Happy Christmas!
In the interests of saving on environmental waste (honest) there’ll be no Christmas cards from us this year – so we wish you all a wonderful Christmas and New Year!
Photo: Sri Lankan Santa giving out sweets at our office Christmas party.
Despite our desperate attempts to make ourselves feel like it’s Christmas here in the tropics (putting up a cheap fake Christmas Tree, playing the usual Christmas CDs, and purchasing Galle’s only Turkey) it still feels more like July.
On Christmas day we will go to our local Methodist Church, which we're now attending regularly, shown in this photo.
We'll then eat and party with 30+ people, mostly other foreigners like us, round at our friends’ house. The meal will include chicken curry, rice, daal, and stir fried veg, with Turkey, stuffing, gravy, and roast potatoes contributed by us! Oh, and the Christmas pud our friend Trudi has brought over.
It may feel more Christmassy on the day than usual in the end, as Mike, Trudi and another chap, have been press-ganged into setting up a band and leading us in carol singing. Another couple are organizing the kids to do some sort of alternative nativity play. I want Joe to be a sheep – sooo cute – he can even Baa, but he may be too hot in a sheep costume even if I could make one by then, so perhaps he should play a shepherd … or come to think of it, maybe he could just be . . . Joseph!?!
We are enjoying Trudi’s company and are looking forward to celebrating Christmas with her. We are discovering a few more local tourist sites, like tea plantations and temples within close reach.
Trudi is travelling round the country at the moment and will join us again for Christmas Eve and Christmas Day, before flying out to India, then returning for a couple of weeks volunteering with a charity in Galle.
We the Boxing Day Tsunami anniversary at the forefront of our minds at the moment. Mike's employer is working flat out to get the maximum number of people re-housed prior to the anniversary. Relatives of local people will travel to Galle and other Tsunami-hit areas for alms-giving ceremonies for the dead. There are a number of memorial services taking place. It is not just those who have lost family that are still suffering. Many people are still not in a home of their own, and many have not managed to rebuild their livelihoods. We hope and pray for this situation to continue to improve with the work of ours and other agencies in 2006.
We had a Galle office Christmas party/ carol concert, which was fund and interesting to see. Everyone was given a present of a packet of jelly mix and pineapple jam!
Poor old Mike was press-ganged into playing the keyboard for the carol singing. He hopes desperately that no-one recorded it.

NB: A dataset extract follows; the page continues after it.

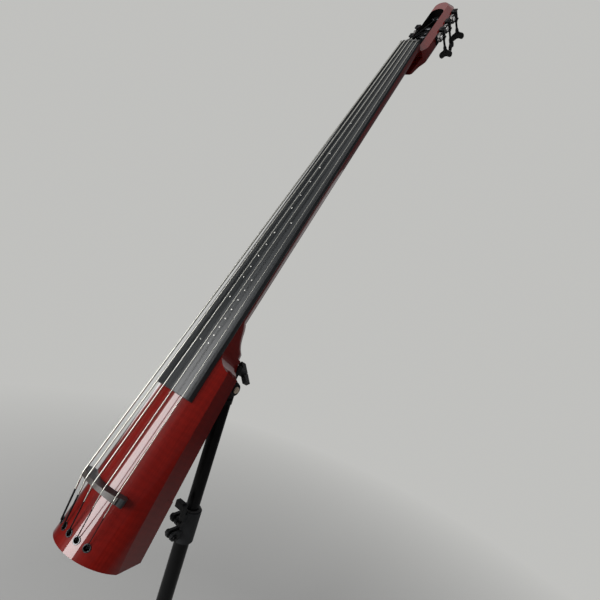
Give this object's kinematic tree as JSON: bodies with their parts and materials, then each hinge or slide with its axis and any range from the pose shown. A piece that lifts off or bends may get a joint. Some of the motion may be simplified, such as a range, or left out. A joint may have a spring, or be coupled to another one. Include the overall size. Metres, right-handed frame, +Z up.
{
  "type": "electric upright double bass on stand",
  "caption": "Slim solid-bodied electric upright double bass with strung fingerboard, arched bridge and slotted peghead, leaning on a folding tripod stand with a height-adjustable mast.",
  "frame": {"origin": "on the floor, at the middle of the whole object's box", "axes": "+Z up along the mast, -Y the side of the strings and bridge that faces the player's front, +X the treble side"},
  "size_m": [0.6028, 0.7602, 1.865],
  "materials": {
    "red_maple": "deep transparent red gloss lacquer over flamed maple",
    "ebony": "satin black",
    "nut_black": "satin",
    "inlay": "flush, satin",
    "saddle": "satin",
    "steel": "satin",
    "post_steel": "satin",
    "string_steel": "flat wound, polished",
    "pickup_brass": "plain",
    "gear_dark": "dark satin",
    "ferrule_chrome": "polished",
    "jack_chrome": "polished",
    "black_metal": "satin black",
    "black_screw": "black oxide",
    "black_plastic": "fine texture",
    "bushing_plastic": "matte",
    "circuit_board": "lacquered",
    "aluminium_parts": "satin",
    "beige_cap": "satin",
    "stand_tube": "semi-gloss black",
    "collar_grey": "cast, satin dark grey",
    "foot_rubber": "matte"
  },
  "bodies": {
    "stand_base": {"mast_lower": "stand_tube", "clamp_collar": "collar_grey", "stand_bolts": "black_screw", "leg_hub": "stand_tube"},
    "clamp_lever": {"clamp_lever": "black_metal"},
    "mast_bushing": {"mast_bushing": "bushing_plastic"},
    "mast": {"mast_upper": "stand_tube", "tilt_head": "black_metal"},
    "leg_1": {"leg_1": "stand_tube", "foot_1": "foot_rubber"},
    "leg_2": {"leg_2": "stand_tube", "foot_2": "foot_rubber"},
    "leg_3": {"leg_3": "stand_tube", "foot_3": "foot_rubber"},
    "instrument": {"body_core": "red_maple", "neck": "red_maple", "peghead": "red_maple", "fingerboard": "ebony", "nut": "nut_black", "position_dots": "inlay", "truss_rod": "steel", "bridge": "ebony", "bridge_saddle": "saddle", "pickup": "pickup_brass", "string_1": "string_steel", "string_2": "string_steel", "string_3": "string_steel", "string_4": "string_steel", "string_5": "string_steel", "tail_ferrules": "ferrule_chrome", "tuner_plate_treble": "black_metal", "tuner_plate_bass": "black_metal", "small_screws": "black_screw", "rear_cover": "black_plastic", "preamp": "circuit_board", "control_pots": "aluminium_parts", "output_jack": "jack_chrome", "mount_plate": "black_metal", "pivot_bolt": "black_screw", "pivot_cap": "beige_cap"},
    "tuner_post_1": {"post_1": "post_steel", "gear_1": "gear_dark"},
    "tuner_key_1": {"key_1": "black_metal"},
    "tuner_post_2": {"post_2": "post_steel", "gear_2": "gear_dark"},
    "tuner_key_2": {"key_2": "black_metal"},
    "tuner_post_3": {"post_3": "post_steel", "gear_3": "gear_dark"},
    "tuner_key_3": {"key_3": "black_metal"},
    "tuner_post_4": {"post_4": "post_steel", "gear_4": "gear_dark"},
    "tuner_key_4": {"key_4": "black_metal"},
    "tuner_post_5": {"post_5": "post_steel", "gear_5": "gear_dark"},
    "tuner_key_5": {"key_5": "black_metal"},
    "volume_knob": {"volume_knob": "black_plastic"},
    "tone_knob": {"tone_knob": "black_plastic"},
    "thumbscrew_1": {"thumbscrew_1": "black_metal"},
    "thumbscrew_2": {"thumbscrew_2": "black_metal"},
    "tilt_knob": {"tilt_knob": "black_plastic"}
  },
  "joints": [
    {"name": "leg_fold_1", "type": "hinge", "parent": "stand_base", "child": "leg_1", "pos_m": [0, -0.07814, 0.196], "axis": [1, 0, 0], "range_deg": [0, 55]},
    {"name": "leg_fold_2", "type": "hinge", "parent": "stand_base", "child": "leg_2", "pos_m": [0.0381, -0.01214, 0.196], "axis": [-0.5, 0.866, 0], "range_deg": [0, 55]},
    {"name": "leg_fold_3", "type": "hinge", "parent": "stand_base", "child": "leg_3", "pos_m": [-0.0381, -0.01214, 0.196], "axis": [-0.5, -0.866, 0], "range_deg": [0, 55]},
    {"name": "clamp_lever_swing", "type": "hinge", "parent": "stand_base", "child": "clamp_lever", "pos_m": [0.0118, -0.06914, 0.637], "axis": [1, 0, 0], "range_deg": [0, 60]},
    {"name": "mast_turn", "type": "hinge", "parent": "stand_base", "child": "mast_bushing", "pos_m": [0, -0.03414, 0.62], "axis": [0, 0, 1], "range_deg": [-180, 180]},
    {"name": "mast_slide", "type": "slide", "parent": "mast_bushing", "child": "mast", "axis": [0, 0, 1], "range_m": [-0.1, 0.12]},
    {"name": "tilt", "type": "hinge", "parent": "mast", "child": "instrument", "pos_m": [0, -0.03414, 0.9], "axis": [1, 0, 0], "range_deg": [-18, 12]},
    {"name": "tilt_knob_turn", "type": "hinge", "parent": "instrument", "child": "tilt_knob", "pos_m": [-0.03, -0.03414, 0.9], "axis": [1, 0, 0], "continuous": true},
    {"name": "thumbscrew_turn_1", "type": "hinge", "parent": "instrument", "child": "thumbscrew_1", "pos_m": [0.037, -0.06025, 0.94533], "axis": [0, 0.9372, -0.3489], "continuous": true},
    {"name": "thumbscrew_turn_2", "type": "hinge", "parent": "instrument", "child": "thumbscrew_2", "pos_m": [-0.037, -0.06025, 0.94533], "axis": [0, 0.9372, -0.3489], "continuous": true},
    {"name": "tuner_turn_1", "type": "hinge", "parent": "instrument", "child": "tuner_key_1", "pos_m": [-0.035, 0.30032, 1.74585], "axis": [0, 0.891, -0.454], "continuous": true},
    {"name": "post_turn_1", "type": "hinge", "parent": "instrument", "child": "tuner_post_1", "pos_m": [0, 0.27747, 1.74066], "axis": [1, 0, 0], "continuous": true},
    {"name": "tuner_turn_2", "type": "hinge", "parent": "instrument", "child": "tuner_key_2", "pos_m": [-0.035, 0.3153, 1.77525], "axis": [0, 0.891, -0.454], "continuous": true},
    {"name": "post_turn_2", "type": "hinge", "parent": "instrument", "child": "tuner_post_2", "pos_m": [0, 0.29246, 1.77006], "axis": [1, 0, 0], "continuous": true},
    {"name": "tuner_turn_3", "type": "hinge", "parent": "instrument", "child": "tuner_key_3", "pos_m": [0.035, 0.3405, 1.8247], "axis": [0, 0.891, -0.454], "continuous": true},
    {"name": "post_turn_3", "type": "hinge", "parent": "instrument", "child": "tuner_post_3", "pos_m": [0, 0.31765, 1.81951], "axis": [1, 0, 0], "continuous": true},
    {"name": "tuner_turn_4", "type": "hinge", "parent": "instrument", "child": "tuner_key_4", "pos_m": [0.035, 0.32325, 1.79085], "axis": [0, 0.891, -0.454], "continuous": true},
    {"name": "post_turn_4", "type": "hinge", "parent": "instrument", "child": "tuner_post_4", "pos_m": [0, 0.3004, 1.78565], "axis": [1, 0, 0], "continuous": true},
    {"name": "tuner_turn_5", "type": "hinge", "parent": "instrument", "child": "tuner_key_5", "pos_m": [0.035, 0.30872, 1.76233], "axis": [0, 0.891, -0.454], "continuous": true},
    {"name": "post_turn_5", "type": "hinge", "parent": "instrument", "child": "tuner_post_5", "pos_m": [0, 0.28587, 1.75714], "axis": [1, 0, 0], "continuous": true},
    {"name": "volume_turn", "type": "hinge", "parent": "instrument", "child": "volume_knob", "pos_m": [-0.076, -0.15171, 0.78819], "axis": [-1, 0, 0], "range_deg": [0, 280]},
    {"name": "tone_turn", "type": "hinge", "parent": "instrument", "child": "tone_knob", "pos_m": [-0.076, -0.16987, 0.75255], "axis": [-1, 0, 0], "range_deg": [0, 280]}
  ],
  "couplings": [
    {"joint": "post_turn_1", "follows": "tuner_turn_1", "ratio": -0.055556},
    {"joint": "post_turn_2", "follows": "tuner_turn_2", "ratio": -0.055556},
    {"joint": "post_turn_3", "follows": "tuner_turn_3", "ratio": 0.055556},
    {"joint": "post_turn_4", "follows": "tuner_turn_4", "ratio": 0.055556},
    {"joint": "post_turn_5", "follows": "tuner_turn_5", "ratio": 0.055556}
  ]
}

Mean old Santa made Joseph cry!
Our friend Darshie enjoying looking after Joseph afterwards. Darshie's completely lovely. Joe's usually a bit wary of Sri Lankan women as they all want to touch and hold him wherever we go. More to the point, he's a man's man, and will leap into the arms of any Sri Lankan man at the slightest opportunity, and they're all great with him.
And here's our friend Ahamed, who absolutely loves Joseph to bits. Ahamed helped us find our house, and will do anything for us. He has bought Joseph a neck-chain with a pendant with his "birthstone" in it, for Christmas.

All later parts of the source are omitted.